The coolest thing about separation agreements (besides the very important fact that they save you from going to court) is that they give you a lot of freedom in determining how everything will be divided. When judges decide how things will be handled, they don’t usually give a lot of thought to what would be the most creative and effective solution for the people involved. It’s not because they don’t care; it’s mostly because there really isn’t time built in to the docket for things like that. Judges view divorce as a business transaction, and generally just want to get things divided as quickly and efficiently as possible.

An example: I once had a case where a couple was fighting over how to divide a car, and the judge told the couple that if they couldn’t decide, he would have it auctioned off. He admitted that they’d get less for the car that way than if they agreed about what to do or sold it through a private seller, but said it was the easiest and fairest thing he could do. Soon after, the couple agreed about how to handle it, maximizing the money in their pockets at the end of the day.
So, what am I really trying to tell you? It’s not that judges are cruel and heartless, or that they don’t care. The reality is that judges don’t have the time or the background knowledge to be as creative as you could be, and they definitely aren’t nearly as invested in the outcome. So, separation agreements are pretty great.

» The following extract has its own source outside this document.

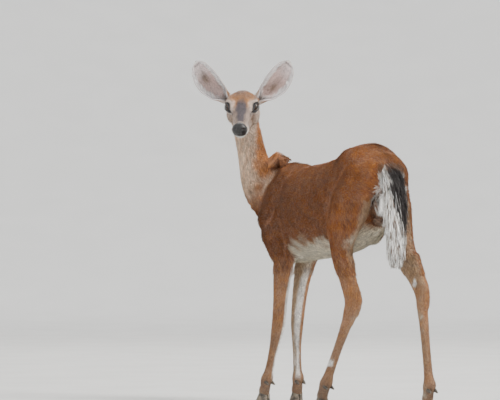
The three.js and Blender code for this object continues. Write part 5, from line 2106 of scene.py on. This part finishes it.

So, wait, what are the different “types” of divorce?

When we start talking about different types of divorce, we start talking about separation agreements. There’s no right or wrong way to get a separation agreement in place, and there are lots of ways we see things get done (and done well). Up until this point, we’ve really only talked about divorces where you to go to court or cases where you negotiate an agreement.

But, when it comes to getting an agreement in place, you have a LOT of available options. You can hire an attorney to draft one for you, or you can draft one on your own. You can also move forward with a mediator, or a collaborative divorce.

Whether you’re talking about negotiating with or without an attorney, mediating, or collaborating, you’re talking about an uncontested, no fault divorce with a separation agreement. The end is still the same, but there are a number of different means you can choose to help reach that end, depending on your unique circumstances and what, in your opinion, is truly best for you and your family.

What is collaborative divorce and how does it work?

If you’re interested in moving forward with a separation agreement, a collaborative divorce can be a good way to go. It’s more involved than some of the other ways (like mediation), but it definitely has some distinct advantages.

To get started with a collaborative divorce, you first have to hire a collaboratively trained attorney. Then, your husband would have to hire one, too. In a sense, this is a little bit more difficult than other types of divorce, because you have to make a big decision (whether or not you want a collaborative divorce) at the beginning. It’s an especially big decision because, once you make it, it’s difficult to change your mind.

In a collaborative divorce, you and your husband make a pledge not to go to court and to provide all the information to each other. It’s not adversarial, the way a traditional divorce is, and the four of you work together along with the other members of your team to reach an agreement.

Your team includes you and your husband and your attorneys. In addition, you’ll each hire a divorce coach (a licensed mental health professional), who is there to help make sure that you are successful as you move your divorce forward, and then you’ll share both a financial consultant and a child consultant. The financial and child consultants are there to help recommend the best course of action for the family moving forward, without only looking at one person or the other.

Who chooses collaborative divorce?

Typically the people who choose collaborative divorce have a family-owned business or have kids in common. Whatever the reason, they’re committed to coming up with an amicable solution that allows both spouses to move forward.
In collaborative divorce, everyone works together, so it’s a much better atmosphere than other traditional types of divorce.

How much does collaborative divorce cost?

As you can probably imagine, collaborative divorce is typically on the pricier side. Because you both have to hire attorneys, and then all the professionals, the costs add up. It’s hard to estimate ahead of time, because some collaborative divorces settle so quickly and others take much longer. Still, it’s safe to say that (in the vast majority of cases, at least) collaborative divorce is more expensive than negotiated or mediated divorces, but less expensive than litigated ones.

What happens if it doesn’t work?

Collaborative divorce is successful in something like 99% of cases. But, when it isn’t, things get complicated. Because collaborative divorce is less adversarial, it’s treated differently. Because there’s al “all cards on the table” mentality, your collaboratively trained attorney can’t represent you collaboratively and then represent you traditionally. If collaboration fails, you have to retain new counsel.

Why? Well, since you treat the divorce like an open book, your attorney can’t ethically have access to all that information and then use it to litigate against the other side. It works that way in mediations, too. When attorneys and clients work together to reach an agreement, usually any settlement offers made (or confessions made in connection with settlement offers) are inadmissible later in trial. This is because the court likes to facilitate settlements. If those types of details were admissible later, it would discourage parties from making offers for the purpose of reaching settlements. It’s a way of protecting people acting in good faith, and of keeping as many cases as possible off the court’s docket. Similarly, in a collaborative case, you’d have to retain new counsel if negotiations fell through. It’s just the court’s way of promoting and encouraging settlement.

Collaborative divorce is a great option for people who are committed to moving forward with an amicable, productive divorce. If, for whatever reason, it’s necessary for you and your soon to be ex to work together on this divorce or co parent in the future, it’s a great way to keep things as light and friendly as possible, and to take both people’s interests into account. Though it may be pricy, people who go through the collaborative process are often the happiest with their outcomes.